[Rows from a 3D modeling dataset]

•••

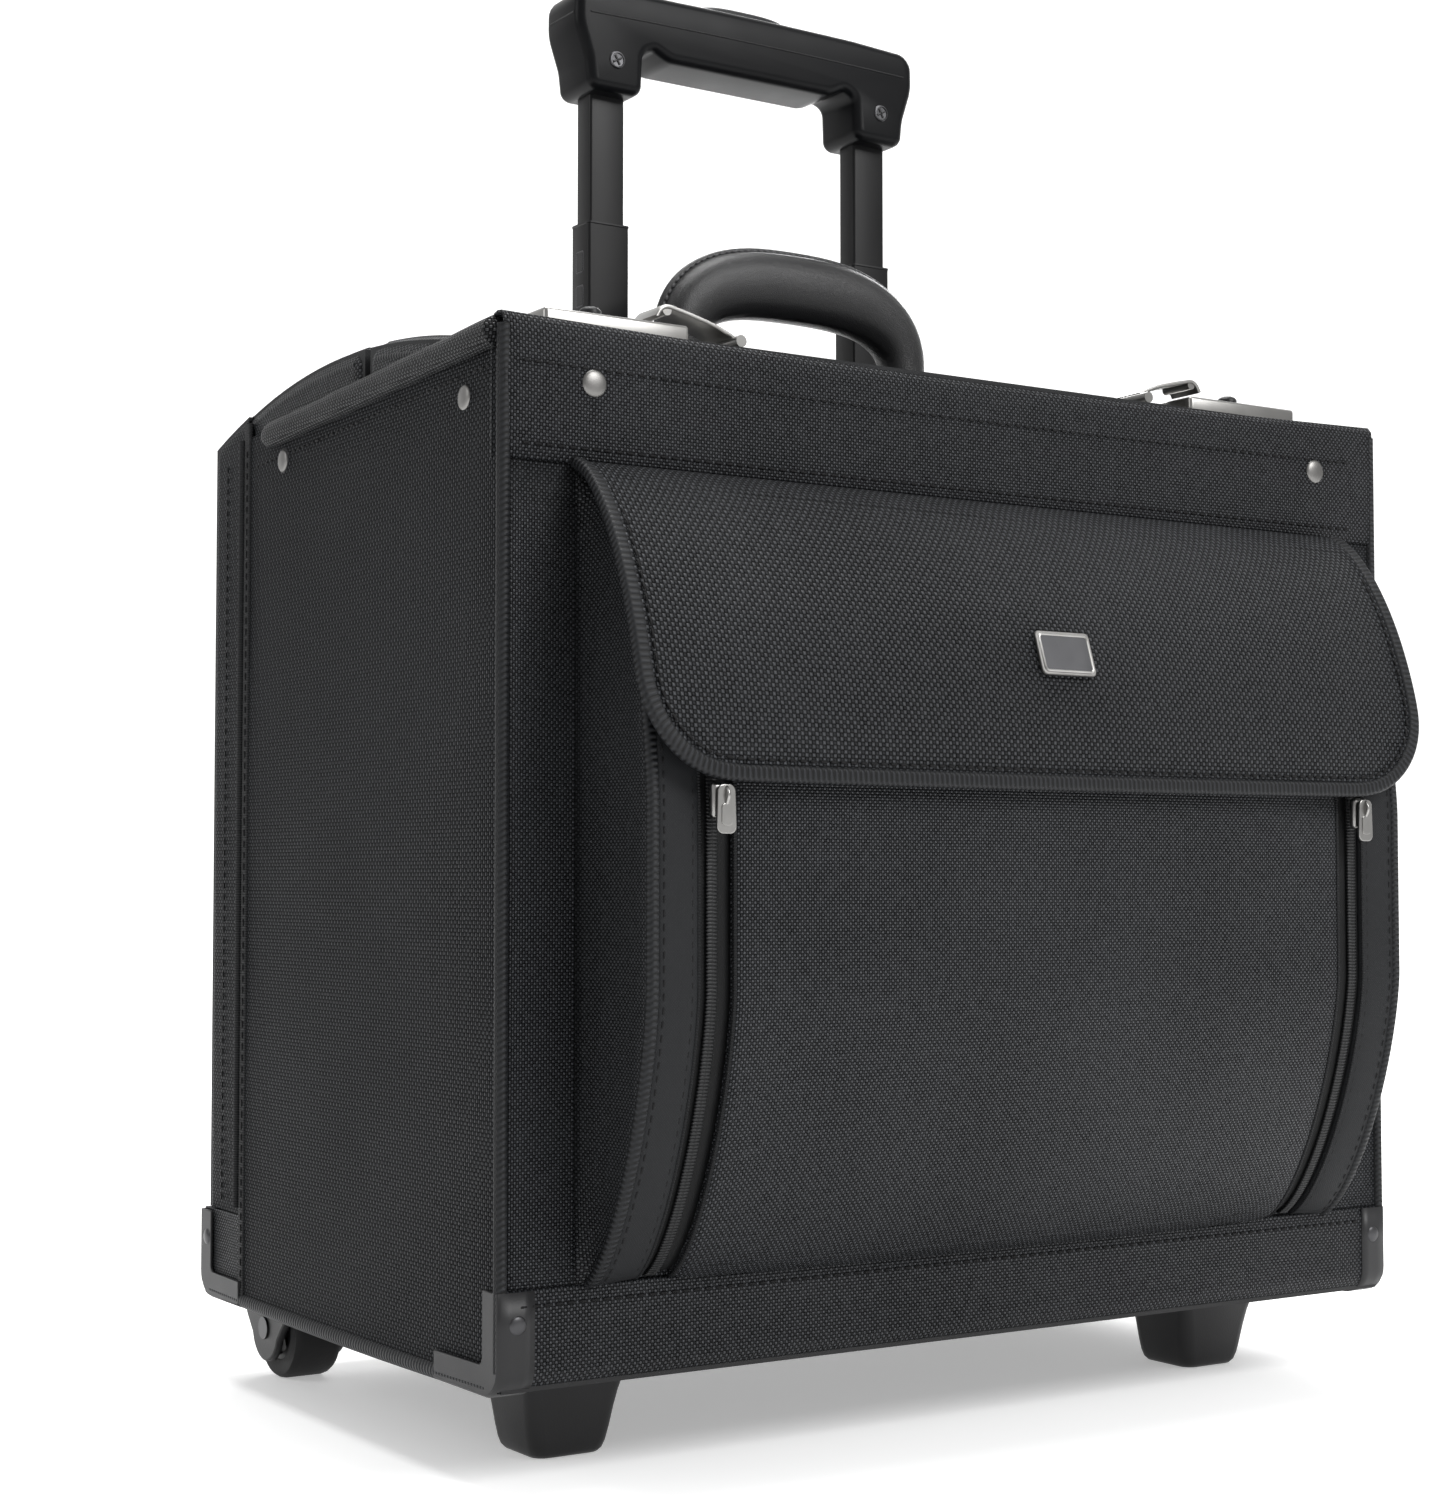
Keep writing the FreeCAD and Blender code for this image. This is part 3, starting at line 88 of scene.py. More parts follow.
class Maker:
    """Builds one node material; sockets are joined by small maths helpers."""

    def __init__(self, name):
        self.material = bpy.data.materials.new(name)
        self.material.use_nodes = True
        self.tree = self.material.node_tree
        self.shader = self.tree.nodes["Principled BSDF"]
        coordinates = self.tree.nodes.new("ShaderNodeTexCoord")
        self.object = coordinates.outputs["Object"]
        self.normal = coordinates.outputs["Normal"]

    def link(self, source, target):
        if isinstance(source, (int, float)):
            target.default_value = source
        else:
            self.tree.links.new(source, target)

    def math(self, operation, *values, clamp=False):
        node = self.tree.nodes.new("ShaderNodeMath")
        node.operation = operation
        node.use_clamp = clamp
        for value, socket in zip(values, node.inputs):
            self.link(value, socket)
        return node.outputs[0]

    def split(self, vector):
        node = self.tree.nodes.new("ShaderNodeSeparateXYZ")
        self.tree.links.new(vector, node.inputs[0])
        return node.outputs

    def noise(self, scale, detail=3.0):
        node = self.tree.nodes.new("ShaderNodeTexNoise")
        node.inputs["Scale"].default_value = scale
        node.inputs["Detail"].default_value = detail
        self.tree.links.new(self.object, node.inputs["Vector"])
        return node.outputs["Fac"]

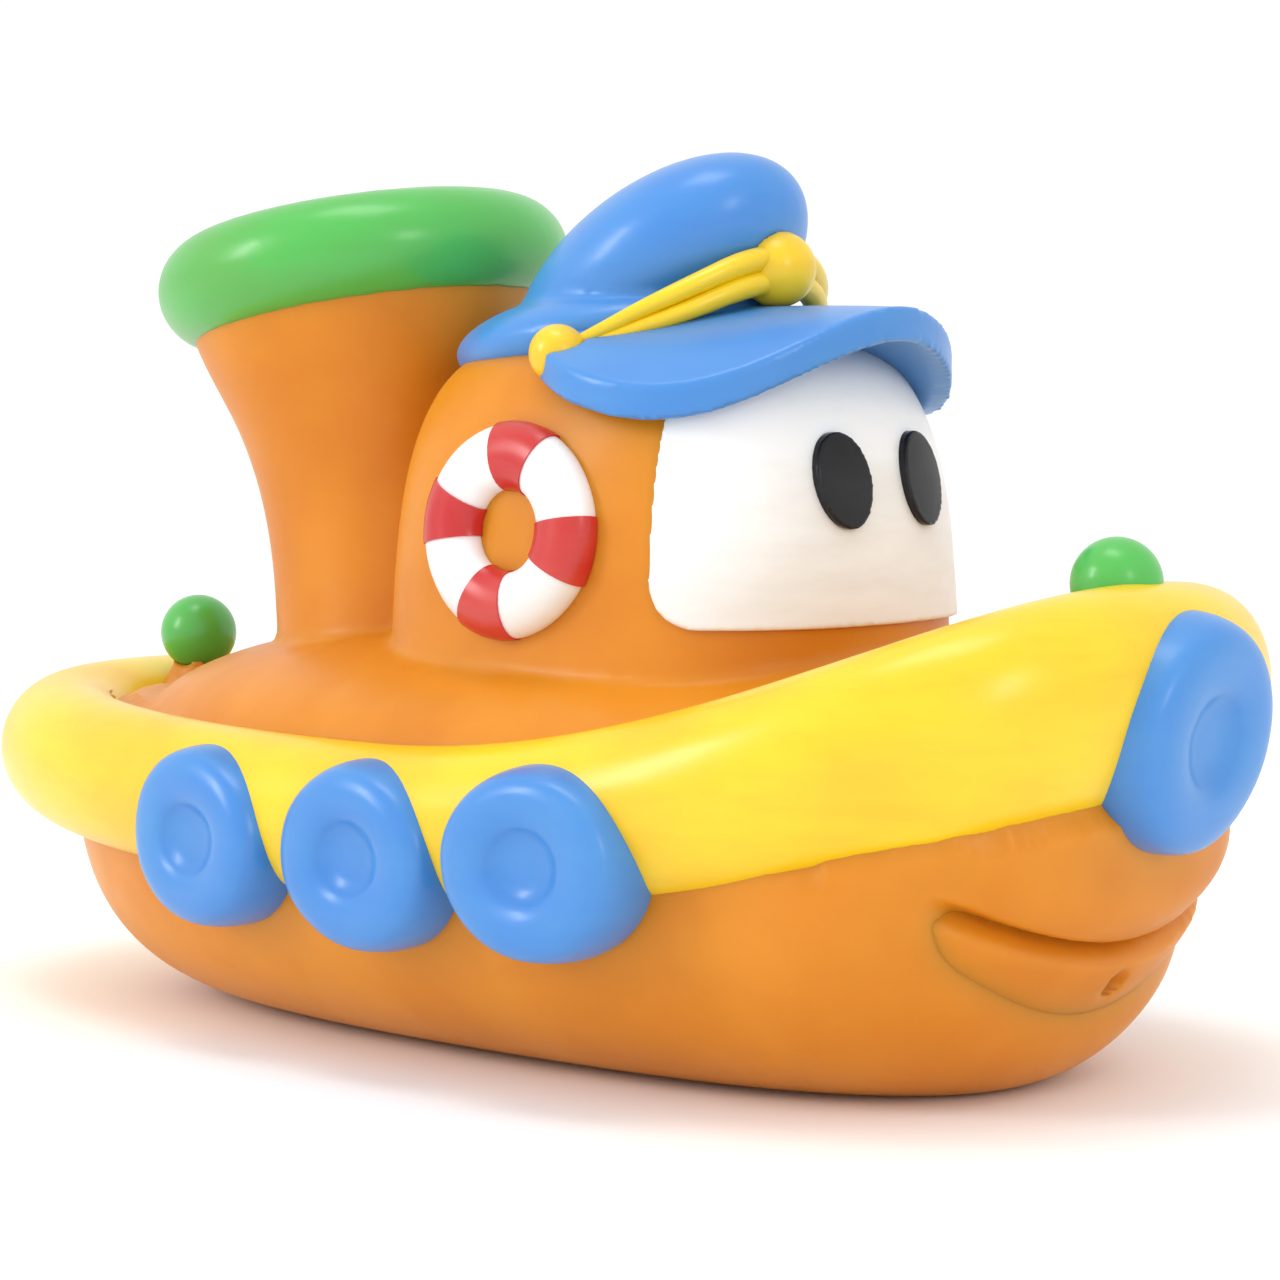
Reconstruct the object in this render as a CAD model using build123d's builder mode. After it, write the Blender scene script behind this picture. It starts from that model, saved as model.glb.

•••

# Problem description:
Reproduce all the records precisely.

# Task response:
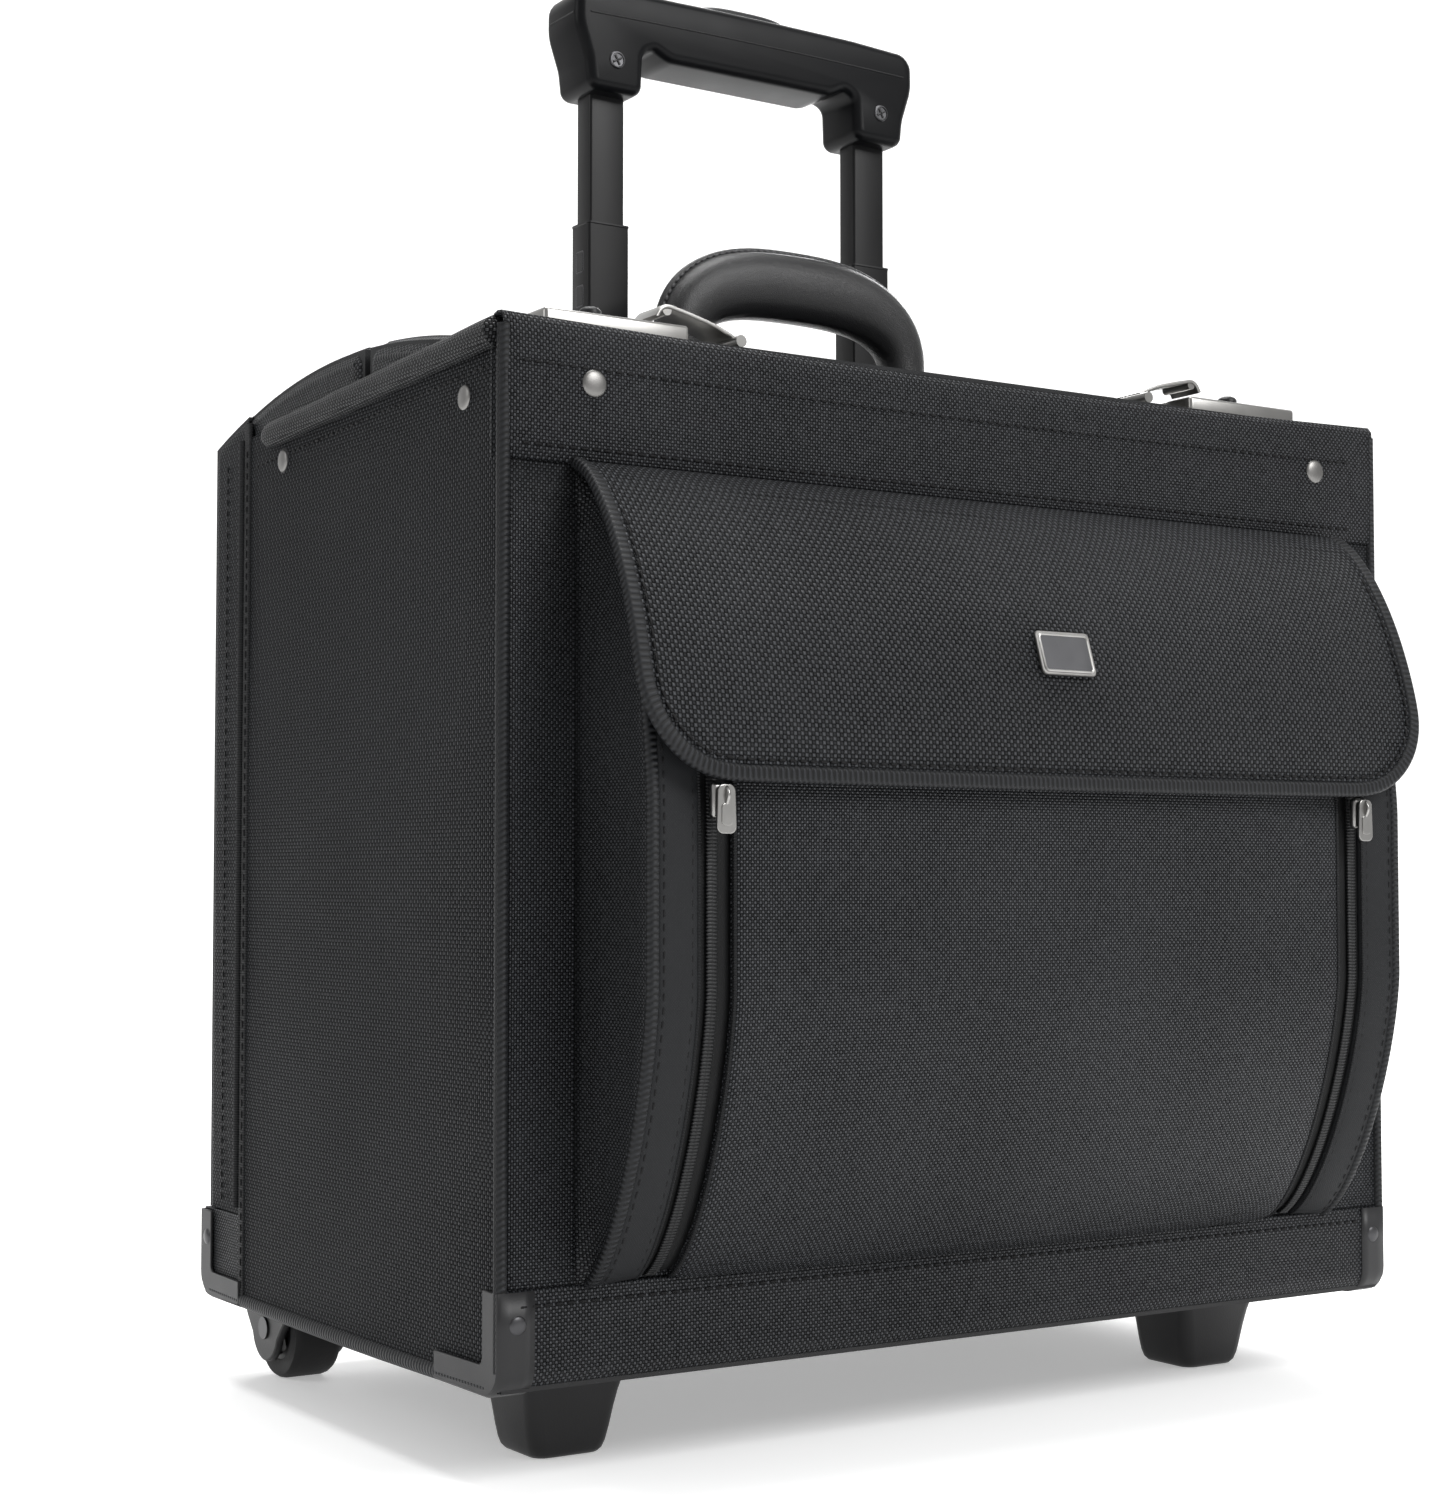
Keep writing the FreeCAD and Blender code for this image. This is part 3, starting at line 88 of scene.py. More parts follow.
class Maker:
    """Builds one node material; sockets are joined by small maths helpers."""

    def __init__(self, name):
        self.material = bpy.data.materials.new(name)
        self.material.use_nodes = True
        self.tree = self.material.node_tree
        self.shader = self.tree.nodes["Principled BSDF"]
        coordinates = self.tree.nodes.new("ShaderNodeTexCoord")
        self.object = coordinates.outputs["Object"]
        self.normal = coordinates.outputs["Normal"]

    def link(self, source, target):
        if isinstance(source, (int, float)):
            target.default_value = source
        else:
            self.tree.links.new(source, target)

    def math(self, operation, *values, clamp=False):
        node = self.tree.nodes.new("ShaderNodeMath")
        node.operation = operation
        node.use_clamp = clamp
        for value, socket in zip(values, node.inputs):
            self.link(value, socket)
        return node.outputs[0]

    def split(self, vector):
        node = self.tree.nodes.new("ShaderNodeSeparateXYZ")
        self.tree.links.new(vector, node.inputs[0])
        return node.outputs

    def noise(self, scale, detail=3.0):
        node = self.tree.nodes.new("ShaderNodeTexNoise")
        node.inputs["Scale"].default_value = scale
        node.inputs["Detail"].default_value = detail
        self.tree.links.new(self.object, node.inputs["Vector"])
        return node.outputs["Fac"]

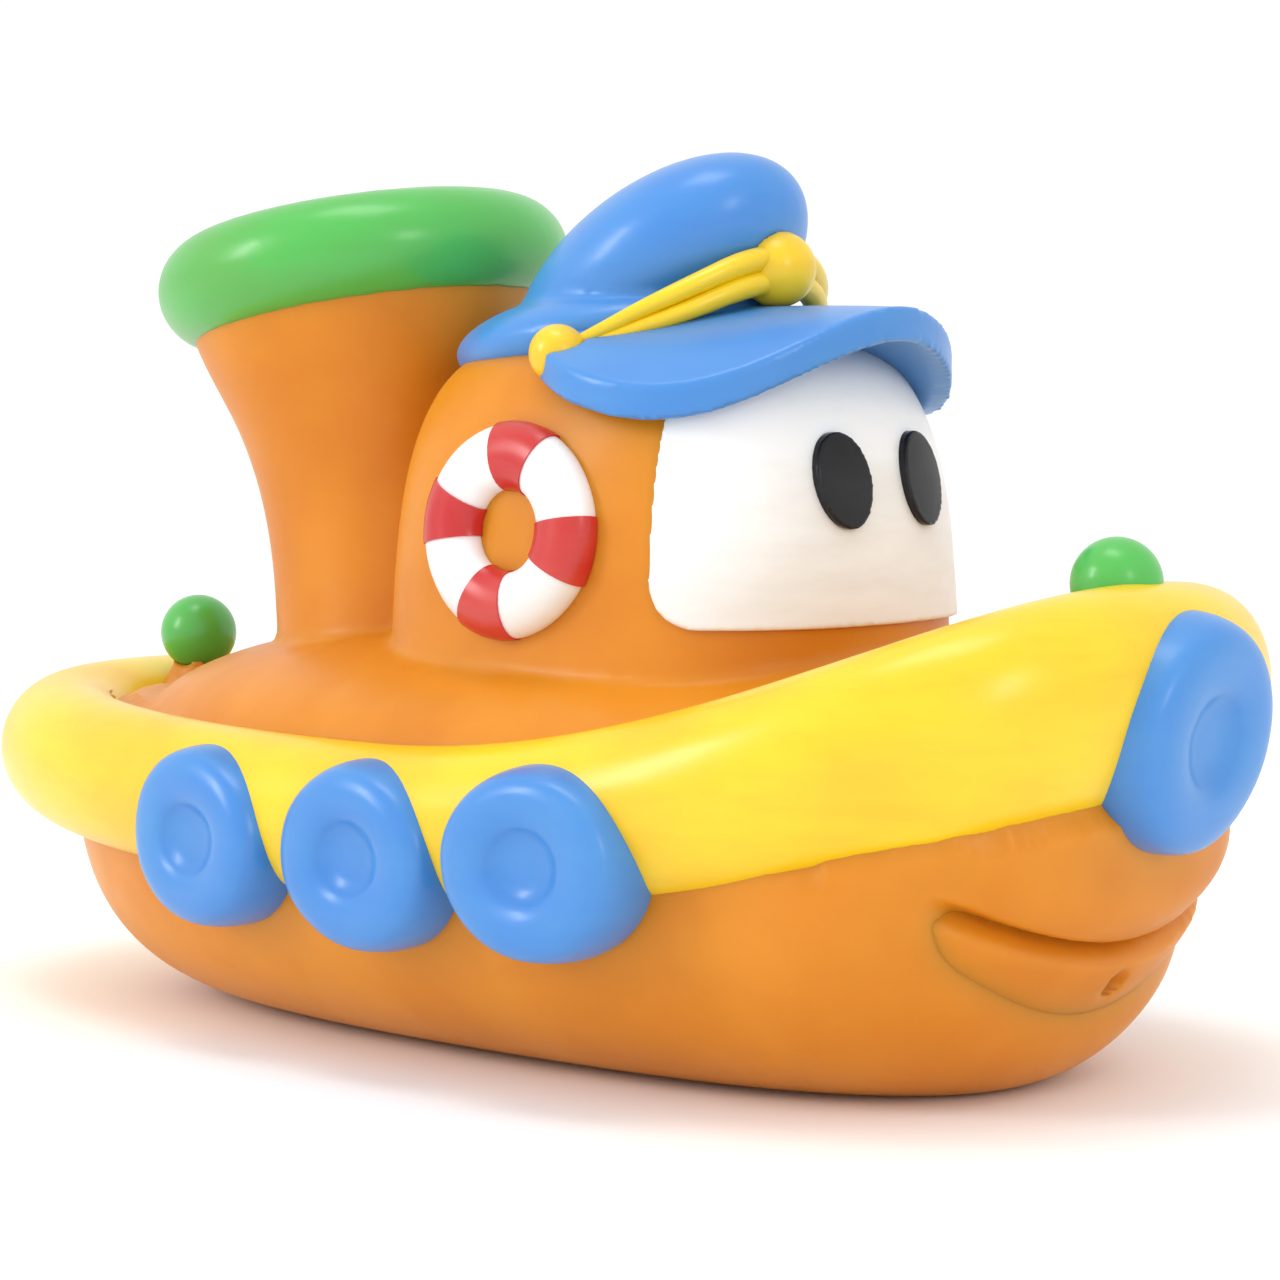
Reconstruct the object in this render as a CAD model using build123d's builder mode. After it, write the Blender scene script behind this picture. It starts from that model, saved as model.glb.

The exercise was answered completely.